What you should do → Locate the line bearing "with its rim" in the material below, then reproduce it and each following line up to and including the line bearing "bpy.data.objects.remove(obj)".

[Records with modeling code]
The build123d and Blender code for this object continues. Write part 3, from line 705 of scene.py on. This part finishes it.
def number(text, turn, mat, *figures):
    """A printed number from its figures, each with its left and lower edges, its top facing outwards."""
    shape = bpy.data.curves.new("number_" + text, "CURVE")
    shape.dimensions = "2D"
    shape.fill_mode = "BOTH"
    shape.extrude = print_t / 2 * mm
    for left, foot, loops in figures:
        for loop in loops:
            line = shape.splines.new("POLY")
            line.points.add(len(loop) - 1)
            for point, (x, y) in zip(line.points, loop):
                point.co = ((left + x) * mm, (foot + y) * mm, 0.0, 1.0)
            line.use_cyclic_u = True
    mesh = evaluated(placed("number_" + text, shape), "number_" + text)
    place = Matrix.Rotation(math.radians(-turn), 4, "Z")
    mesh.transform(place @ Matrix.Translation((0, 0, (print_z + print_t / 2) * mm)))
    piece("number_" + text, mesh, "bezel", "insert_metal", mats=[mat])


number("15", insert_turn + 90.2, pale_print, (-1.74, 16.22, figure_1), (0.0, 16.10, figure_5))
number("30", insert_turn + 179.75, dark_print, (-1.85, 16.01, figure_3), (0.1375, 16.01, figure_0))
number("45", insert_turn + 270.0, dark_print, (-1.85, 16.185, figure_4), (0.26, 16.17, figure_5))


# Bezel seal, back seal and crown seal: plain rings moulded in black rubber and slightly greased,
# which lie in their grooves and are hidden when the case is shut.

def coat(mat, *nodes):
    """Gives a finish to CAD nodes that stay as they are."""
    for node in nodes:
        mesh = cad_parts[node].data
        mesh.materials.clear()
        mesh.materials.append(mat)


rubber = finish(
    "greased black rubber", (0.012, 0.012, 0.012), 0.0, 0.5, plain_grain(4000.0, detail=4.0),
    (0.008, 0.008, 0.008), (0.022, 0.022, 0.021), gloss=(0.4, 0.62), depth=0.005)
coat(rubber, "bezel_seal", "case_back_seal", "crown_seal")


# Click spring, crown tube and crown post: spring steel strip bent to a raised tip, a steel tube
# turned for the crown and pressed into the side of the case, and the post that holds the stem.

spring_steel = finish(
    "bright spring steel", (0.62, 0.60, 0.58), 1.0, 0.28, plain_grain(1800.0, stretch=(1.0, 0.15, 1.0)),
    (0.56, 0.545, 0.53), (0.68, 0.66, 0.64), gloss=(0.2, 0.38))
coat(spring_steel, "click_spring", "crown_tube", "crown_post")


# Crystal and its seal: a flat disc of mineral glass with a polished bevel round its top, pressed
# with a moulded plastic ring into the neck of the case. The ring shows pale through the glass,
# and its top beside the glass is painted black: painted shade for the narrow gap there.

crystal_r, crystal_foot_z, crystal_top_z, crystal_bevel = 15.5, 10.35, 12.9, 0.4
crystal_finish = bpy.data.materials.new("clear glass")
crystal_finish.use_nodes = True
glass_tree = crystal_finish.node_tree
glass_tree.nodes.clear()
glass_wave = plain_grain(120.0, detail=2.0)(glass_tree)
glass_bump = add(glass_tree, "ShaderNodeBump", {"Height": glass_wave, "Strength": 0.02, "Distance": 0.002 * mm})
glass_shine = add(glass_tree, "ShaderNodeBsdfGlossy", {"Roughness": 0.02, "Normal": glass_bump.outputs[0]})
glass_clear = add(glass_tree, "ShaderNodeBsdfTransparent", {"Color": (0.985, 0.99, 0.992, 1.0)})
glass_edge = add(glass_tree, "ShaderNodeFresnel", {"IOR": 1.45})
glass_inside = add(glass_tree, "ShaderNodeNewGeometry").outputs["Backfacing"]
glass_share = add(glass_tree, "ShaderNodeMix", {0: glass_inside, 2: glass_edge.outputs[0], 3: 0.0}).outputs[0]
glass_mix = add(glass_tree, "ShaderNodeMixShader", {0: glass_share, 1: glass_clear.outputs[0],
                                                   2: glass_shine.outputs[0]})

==

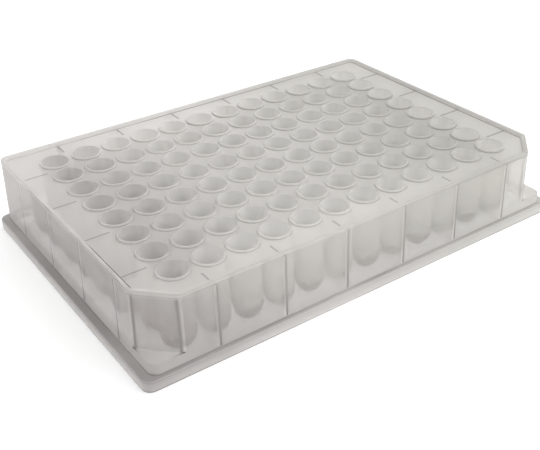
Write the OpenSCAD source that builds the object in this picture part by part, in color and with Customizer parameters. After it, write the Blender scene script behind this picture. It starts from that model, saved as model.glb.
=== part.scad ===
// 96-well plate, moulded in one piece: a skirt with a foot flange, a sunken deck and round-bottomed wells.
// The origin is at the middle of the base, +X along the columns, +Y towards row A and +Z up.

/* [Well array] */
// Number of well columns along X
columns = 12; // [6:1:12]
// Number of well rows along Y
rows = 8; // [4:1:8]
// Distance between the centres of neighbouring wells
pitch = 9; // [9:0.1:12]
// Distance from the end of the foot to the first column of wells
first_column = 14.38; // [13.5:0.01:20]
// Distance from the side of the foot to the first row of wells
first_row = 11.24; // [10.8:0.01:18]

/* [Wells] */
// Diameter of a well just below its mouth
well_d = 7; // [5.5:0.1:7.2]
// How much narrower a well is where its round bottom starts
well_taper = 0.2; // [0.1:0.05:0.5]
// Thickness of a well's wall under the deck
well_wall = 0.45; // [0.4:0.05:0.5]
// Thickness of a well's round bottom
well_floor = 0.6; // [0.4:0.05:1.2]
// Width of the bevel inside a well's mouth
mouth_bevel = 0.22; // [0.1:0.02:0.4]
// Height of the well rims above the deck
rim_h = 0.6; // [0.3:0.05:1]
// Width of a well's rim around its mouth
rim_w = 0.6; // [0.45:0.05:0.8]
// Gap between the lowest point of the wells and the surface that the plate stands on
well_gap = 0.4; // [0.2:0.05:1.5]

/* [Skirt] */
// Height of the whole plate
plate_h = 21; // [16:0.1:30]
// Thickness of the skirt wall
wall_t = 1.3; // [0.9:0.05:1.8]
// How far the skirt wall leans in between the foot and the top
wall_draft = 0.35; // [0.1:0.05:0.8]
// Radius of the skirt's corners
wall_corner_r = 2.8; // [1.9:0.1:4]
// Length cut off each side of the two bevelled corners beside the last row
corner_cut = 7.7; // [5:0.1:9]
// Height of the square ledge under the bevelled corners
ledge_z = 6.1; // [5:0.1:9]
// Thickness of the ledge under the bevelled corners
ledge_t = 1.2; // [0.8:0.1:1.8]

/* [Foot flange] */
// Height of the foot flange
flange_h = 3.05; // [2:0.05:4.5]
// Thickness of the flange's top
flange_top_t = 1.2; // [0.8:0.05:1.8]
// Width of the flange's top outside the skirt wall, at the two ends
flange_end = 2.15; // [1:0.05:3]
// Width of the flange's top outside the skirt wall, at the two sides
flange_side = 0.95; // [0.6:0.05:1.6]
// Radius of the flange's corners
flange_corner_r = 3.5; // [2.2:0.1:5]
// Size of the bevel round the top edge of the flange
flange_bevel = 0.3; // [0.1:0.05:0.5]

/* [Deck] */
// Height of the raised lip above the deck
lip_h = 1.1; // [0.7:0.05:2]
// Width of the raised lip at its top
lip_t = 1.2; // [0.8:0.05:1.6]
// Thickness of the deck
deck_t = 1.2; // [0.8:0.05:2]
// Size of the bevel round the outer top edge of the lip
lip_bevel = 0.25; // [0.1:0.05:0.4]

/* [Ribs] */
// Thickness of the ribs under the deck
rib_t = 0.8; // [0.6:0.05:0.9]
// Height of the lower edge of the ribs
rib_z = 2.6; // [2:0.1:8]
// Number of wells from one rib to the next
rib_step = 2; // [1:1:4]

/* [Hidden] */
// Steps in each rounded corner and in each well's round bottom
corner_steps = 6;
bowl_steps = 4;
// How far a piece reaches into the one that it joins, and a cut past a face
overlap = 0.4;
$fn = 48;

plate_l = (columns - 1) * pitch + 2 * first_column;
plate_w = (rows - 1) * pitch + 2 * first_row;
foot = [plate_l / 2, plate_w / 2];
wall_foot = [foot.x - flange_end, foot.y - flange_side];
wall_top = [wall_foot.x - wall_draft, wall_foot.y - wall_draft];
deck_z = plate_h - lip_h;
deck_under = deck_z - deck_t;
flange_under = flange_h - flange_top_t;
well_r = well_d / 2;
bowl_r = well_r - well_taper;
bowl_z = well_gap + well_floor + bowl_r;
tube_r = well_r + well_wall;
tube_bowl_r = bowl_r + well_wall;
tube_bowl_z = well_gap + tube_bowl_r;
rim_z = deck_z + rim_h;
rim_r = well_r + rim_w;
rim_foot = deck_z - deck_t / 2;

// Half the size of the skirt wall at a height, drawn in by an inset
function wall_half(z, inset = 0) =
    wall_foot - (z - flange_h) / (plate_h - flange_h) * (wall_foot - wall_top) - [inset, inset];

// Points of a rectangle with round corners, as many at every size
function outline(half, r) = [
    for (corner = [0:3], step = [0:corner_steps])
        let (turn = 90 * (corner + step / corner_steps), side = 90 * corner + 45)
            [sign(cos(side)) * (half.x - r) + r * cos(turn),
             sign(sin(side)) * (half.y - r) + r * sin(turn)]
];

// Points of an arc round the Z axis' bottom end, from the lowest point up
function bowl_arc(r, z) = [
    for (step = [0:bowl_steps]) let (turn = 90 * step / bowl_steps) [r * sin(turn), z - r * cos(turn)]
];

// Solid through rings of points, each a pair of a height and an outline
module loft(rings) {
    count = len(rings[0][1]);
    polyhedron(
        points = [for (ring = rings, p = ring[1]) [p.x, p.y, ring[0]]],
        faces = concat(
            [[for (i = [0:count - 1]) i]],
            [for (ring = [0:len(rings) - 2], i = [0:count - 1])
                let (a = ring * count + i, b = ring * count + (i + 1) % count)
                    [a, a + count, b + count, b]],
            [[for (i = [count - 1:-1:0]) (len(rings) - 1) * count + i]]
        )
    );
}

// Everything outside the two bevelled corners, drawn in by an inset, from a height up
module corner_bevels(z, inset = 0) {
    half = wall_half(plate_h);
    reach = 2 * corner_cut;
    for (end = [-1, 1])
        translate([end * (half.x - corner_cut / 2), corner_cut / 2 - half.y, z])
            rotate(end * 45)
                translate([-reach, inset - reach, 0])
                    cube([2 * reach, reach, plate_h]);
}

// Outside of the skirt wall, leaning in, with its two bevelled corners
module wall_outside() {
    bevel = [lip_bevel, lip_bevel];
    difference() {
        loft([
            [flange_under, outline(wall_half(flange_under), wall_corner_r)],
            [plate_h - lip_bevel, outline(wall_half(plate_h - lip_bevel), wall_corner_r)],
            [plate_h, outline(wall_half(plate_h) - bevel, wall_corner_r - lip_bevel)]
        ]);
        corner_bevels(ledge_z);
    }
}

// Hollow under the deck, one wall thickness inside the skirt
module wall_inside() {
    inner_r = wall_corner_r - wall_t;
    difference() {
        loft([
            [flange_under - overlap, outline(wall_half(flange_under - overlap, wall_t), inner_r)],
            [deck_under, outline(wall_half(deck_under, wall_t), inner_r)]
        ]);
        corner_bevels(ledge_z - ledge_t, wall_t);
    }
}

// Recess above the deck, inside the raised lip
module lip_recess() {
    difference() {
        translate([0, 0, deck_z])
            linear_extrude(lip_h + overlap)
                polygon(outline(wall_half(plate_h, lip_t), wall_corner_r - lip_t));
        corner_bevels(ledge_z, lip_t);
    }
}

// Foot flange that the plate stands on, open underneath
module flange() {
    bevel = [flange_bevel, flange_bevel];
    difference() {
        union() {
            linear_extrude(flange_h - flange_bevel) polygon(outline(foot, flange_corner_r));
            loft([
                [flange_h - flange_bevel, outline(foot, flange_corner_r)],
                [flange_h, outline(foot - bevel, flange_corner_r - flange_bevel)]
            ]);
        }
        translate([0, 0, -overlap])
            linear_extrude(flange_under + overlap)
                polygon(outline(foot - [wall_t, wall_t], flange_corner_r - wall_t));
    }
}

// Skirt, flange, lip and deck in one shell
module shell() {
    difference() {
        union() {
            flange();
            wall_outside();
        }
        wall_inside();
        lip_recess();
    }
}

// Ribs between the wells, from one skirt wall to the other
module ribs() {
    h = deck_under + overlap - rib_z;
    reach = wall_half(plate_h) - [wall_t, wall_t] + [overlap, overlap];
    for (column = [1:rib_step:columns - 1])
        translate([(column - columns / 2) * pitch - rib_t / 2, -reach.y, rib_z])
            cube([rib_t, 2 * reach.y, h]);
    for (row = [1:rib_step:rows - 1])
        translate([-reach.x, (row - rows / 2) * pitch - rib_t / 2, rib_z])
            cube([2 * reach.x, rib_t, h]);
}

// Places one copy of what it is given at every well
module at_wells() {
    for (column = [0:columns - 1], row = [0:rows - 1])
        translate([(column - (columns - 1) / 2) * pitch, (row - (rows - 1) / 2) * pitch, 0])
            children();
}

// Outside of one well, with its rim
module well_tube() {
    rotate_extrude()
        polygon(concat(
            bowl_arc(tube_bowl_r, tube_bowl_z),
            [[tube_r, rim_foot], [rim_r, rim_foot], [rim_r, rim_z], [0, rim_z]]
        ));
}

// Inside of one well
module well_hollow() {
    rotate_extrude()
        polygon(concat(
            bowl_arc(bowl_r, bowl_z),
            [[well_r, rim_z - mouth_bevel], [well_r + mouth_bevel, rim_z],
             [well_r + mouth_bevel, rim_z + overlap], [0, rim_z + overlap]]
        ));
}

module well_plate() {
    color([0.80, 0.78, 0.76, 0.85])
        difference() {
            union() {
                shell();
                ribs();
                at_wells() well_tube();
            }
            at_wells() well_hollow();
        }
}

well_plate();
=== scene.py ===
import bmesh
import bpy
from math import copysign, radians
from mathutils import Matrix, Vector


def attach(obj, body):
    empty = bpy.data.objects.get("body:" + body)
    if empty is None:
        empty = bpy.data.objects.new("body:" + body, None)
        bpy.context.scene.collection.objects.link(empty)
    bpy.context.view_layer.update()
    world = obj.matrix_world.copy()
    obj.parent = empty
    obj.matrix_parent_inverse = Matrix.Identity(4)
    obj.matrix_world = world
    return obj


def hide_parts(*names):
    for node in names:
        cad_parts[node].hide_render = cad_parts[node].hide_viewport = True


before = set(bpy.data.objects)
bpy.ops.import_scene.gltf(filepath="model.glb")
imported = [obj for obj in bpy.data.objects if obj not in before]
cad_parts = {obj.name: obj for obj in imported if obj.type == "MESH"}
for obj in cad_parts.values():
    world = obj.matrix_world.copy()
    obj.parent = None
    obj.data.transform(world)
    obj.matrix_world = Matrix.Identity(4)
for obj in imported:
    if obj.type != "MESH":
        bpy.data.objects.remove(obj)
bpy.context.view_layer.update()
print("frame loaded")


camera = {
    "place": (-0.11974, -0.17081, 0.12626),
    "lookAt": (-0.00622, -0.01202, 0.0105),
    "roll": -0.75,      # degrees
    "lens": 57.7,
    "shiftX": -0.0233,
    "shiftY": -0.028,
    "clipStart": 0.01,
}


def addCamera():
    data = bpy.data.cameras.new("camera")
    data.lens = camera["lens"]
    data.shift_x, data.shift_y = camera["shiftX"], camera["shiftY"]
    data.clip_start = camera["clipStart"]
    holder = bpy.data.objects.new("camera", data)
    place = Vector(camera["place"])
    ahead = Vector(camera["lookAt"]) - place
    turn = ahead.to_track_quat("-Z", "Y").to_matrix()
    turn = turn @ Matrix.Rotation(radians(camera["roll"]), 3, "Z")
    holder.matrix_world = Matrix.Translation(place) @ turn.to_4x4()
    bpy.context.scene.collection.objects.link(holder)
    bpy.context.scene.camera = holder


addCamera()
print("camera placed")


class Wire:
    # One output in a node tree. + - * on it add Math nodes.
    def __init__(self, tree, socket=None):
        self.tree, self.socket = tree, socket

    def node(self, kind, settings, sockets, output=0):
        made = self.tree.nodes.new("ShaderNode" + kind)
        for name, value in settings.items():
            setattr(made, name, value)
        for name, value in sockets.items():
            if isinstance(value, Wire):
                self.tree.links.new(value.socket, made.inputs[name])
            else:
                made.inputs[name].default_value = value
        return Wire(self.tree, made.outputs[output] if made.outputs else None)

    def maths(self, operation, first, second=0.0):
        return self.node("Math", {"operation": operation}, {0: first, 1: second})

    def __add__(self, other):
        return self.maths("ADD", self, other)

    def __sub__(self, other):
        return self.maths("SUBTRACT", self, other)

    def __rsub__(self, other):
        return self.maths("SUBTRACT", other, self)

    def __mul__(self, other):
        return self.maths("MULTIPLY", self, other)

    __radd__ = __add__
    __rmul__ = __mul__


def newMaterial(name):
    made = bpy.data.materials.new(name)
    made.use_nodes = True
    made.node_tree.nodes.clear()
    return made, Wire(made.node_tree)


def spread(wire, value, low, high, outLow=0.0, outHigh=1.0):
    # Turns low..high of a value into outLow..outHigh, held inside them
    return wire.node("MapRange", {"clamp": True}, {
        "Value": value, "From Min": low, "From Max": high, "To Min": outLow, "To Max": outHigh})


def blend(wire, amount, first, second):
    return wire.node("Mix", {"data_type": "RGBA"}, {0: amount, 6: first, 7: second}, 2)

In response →
// Outside of one well, with its rim
module well_tube() {
    rotate_extrude()
        polygon(concat(
            bowl_arc(tube_bowl_r, tube_bowl_z),
            [[tube_r, rim_foot], [rim_r, rim_foot], [rim_r, rim_z], [0, rim_z]]
        ));
}

// Inside of one well
module well_hollow() {
    rotate_extrude()
        polygon(concat(
            bowl_arc(bowl_r, bowl_z),
            [[well_r, rim_z - mouth_bevel], [well_r + mouth_bevel, rim_z],
             [well_r + mouth_bevel, rim_z + overlap], [0, rim_z + overlap]]
        ));
}

module well_plate() {
    color([0.80, 0.78, 0.76, 0.85])
        difference() {
            union() {
                shell();
                ribs();
                at_wells() well_tube();
            }
            at_wells() well_hollow();
        }
}

well_plate();
=== scene.py ===
import bmesh
import bpy
from math import copysign, radians
from mathutils import Matrix, Vector


def attach(obj, body):
    empty = bpy.data.objects.get("body:" + body)
    if empty is None:
        empty = bpy.data.objects.new("body:" + body, None)
        bpy.context.scene.collection.objects.link(empty)
    bpy.context.view_layer.update()
    world = obj.matrix_world.copy()
    obj.parent = empty
    obj.matrix_parent_inverse = Matrix.Identity(4)
    obj.matrix_world = world
    return obj


def hide_parts(*names):
    for node in names:
        cad_parts[node].hide_render = cad_parts[node].hide_viewport = True


before = set(bpy.data.objects)
bpy.ops.import_scene.gltf(filepath="model.glb")
imported = [obj for obj in bpy.data.objects if obj not in before]
cad_parts = {obj.name: obj for obj in imported if obj.type == "MESH"}
for obj in cad_parts.values():
    world = obj.matrix_world.copy()
    obj.parent = None
    obj.data.transform(world)
    obj.matrix_world = Matrix.Identity(4)
for obj in imported:
    if obj.type != "MESH":
        bpy.data.objects.remove(obj)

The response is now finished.